• Task description
Exactly the lines from the one that contains "return toSolid(positions, index);" to the one that contains "before = set(bpy.data.objects)", both lines included, should be copied, and no others.

• Stored data
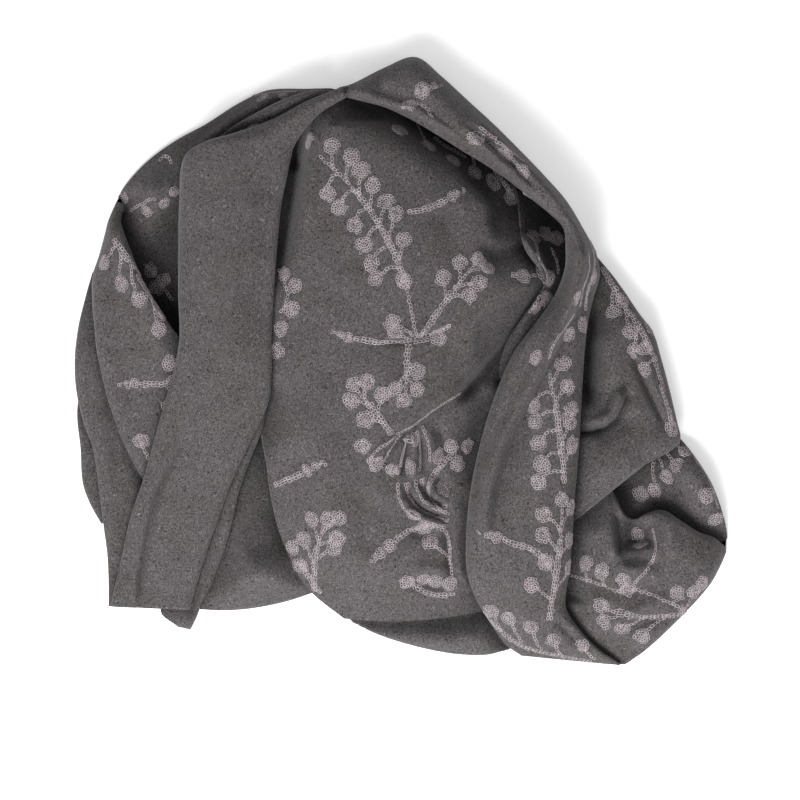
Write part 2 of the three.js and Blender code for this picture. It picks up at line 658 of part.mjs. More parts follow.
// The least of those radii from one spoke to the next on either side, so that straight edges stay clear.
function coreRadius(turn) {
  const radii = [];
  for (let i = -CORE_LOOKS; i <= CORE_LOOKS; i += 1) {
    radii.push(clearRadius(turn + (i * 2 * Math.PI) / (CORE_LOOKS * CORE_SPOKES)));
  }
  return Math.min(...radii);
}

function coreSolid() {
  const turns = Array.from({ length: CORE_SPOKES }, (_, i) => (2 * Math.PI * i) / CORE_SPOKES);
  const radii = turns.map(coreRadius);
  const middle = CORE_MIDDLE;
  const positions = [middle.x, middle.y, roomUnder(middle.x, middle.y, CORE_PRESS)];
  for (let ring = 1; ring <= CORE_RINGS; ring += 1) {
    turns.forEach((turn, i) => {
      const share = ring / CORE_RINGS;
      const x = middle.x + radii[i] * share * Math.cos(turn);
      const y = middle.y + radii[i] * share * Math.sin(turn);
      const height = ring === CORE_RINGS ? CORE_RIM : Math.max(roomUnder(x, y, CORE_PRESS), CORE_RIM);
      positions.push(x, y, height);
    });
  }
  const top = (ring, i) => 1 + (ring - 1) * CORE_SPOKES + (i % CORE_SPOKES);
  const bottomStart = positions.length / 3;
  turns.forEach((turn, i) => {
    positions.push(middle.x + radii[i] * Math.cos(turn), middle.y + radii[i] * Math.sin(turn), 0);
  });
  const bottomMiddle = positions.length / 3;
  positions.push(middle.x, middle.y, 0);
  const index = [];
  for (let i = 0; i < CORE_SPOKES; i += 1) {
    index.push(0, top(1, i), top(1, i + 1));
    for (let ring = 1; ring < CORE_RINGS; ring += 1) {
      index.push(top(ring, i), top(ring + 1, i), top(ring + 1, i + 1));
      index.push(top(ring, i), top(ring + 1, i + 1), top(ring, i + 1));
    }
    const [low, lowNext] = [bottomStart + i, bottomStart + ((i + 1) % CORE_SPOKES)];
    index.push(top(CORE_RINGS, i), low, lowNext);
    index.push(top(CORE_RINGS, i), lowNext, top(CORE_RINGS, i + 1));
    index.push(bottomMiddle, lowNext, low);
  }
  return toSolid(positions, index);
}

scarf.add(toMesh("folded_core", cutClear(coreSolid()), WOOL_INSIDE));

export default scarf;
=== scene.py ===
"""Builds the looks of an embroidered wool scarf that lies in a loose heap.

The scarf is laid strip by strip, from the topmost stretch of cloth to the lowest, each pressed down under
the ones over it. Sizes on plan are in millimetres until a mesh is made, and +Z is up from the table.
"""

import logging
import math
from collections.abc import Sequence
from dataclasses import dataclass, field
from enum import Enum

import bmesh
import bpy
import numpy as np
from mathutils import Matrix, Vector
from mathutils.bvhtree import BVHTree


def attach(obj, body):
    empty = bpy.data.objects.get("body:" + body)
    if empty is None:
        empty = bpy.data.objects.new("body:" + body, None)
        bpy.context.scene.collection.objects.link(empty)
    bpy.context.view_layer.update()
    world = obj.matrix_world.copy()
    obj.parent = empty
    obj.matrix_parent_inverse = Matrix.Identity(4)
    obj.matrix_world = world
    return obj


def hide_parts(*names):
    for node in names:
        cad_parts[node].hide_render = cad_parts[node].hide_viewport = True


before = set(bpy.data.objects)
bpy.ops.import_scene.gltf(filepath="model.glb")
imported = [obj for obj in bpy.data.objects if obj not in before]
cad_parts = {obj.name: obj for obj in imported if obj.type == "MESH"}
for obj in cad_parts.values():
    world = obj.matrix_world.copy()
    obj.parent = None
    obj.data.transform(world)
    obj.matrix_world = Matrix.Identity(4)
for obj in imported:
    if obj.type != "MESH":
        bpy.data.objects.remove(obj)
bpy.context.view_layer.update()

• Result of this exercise
  return toSolid(positions, index);
}

scarf.add(toMesh("folded_core", cutClear(coreSolid()), WOOL_INSIDE));

export default scarf;
=== scene.py ===
"""Builds the looks of an embroidered wool scarf that lies in a loose heap.

The scarf is laid strip by strip, from the topmost stretch of cloth to the lowest, each pressed down under
the ones over it. Sizes on plan are in millimetres until a mesh is made, and +Z is up from the table.
"""

import logging
import math
from collections.abc import Sequence
from dataclasses import dataclass, field
from enum import Enum

import bmesh
import bpy
import numpy as np
from mathutils import Matrix, Vector
from mathutils.bvhtree import BVHTree


def attach(obj, body):
    empty = bpy.data.objects.get("body:" + body)
    if empty is None:
        empty = bpy.data.objects.new("body:" + body, None)
        bpy.context.scene.collection.objects.link(empty)
    bpy.context.view_layer.update()
    world = obj.matrix_world.copy()
    obj.parent = empty
    obj.matrix_parent_inverse = Matrix.Identity(4)
    obj.matrix_world = world
    return obj


def hide_parts(*names):
    for node in names:
        cad_parts[node].hide_render = cad_parts[node].hide_viewport = True


before = set(bpy.data.objects)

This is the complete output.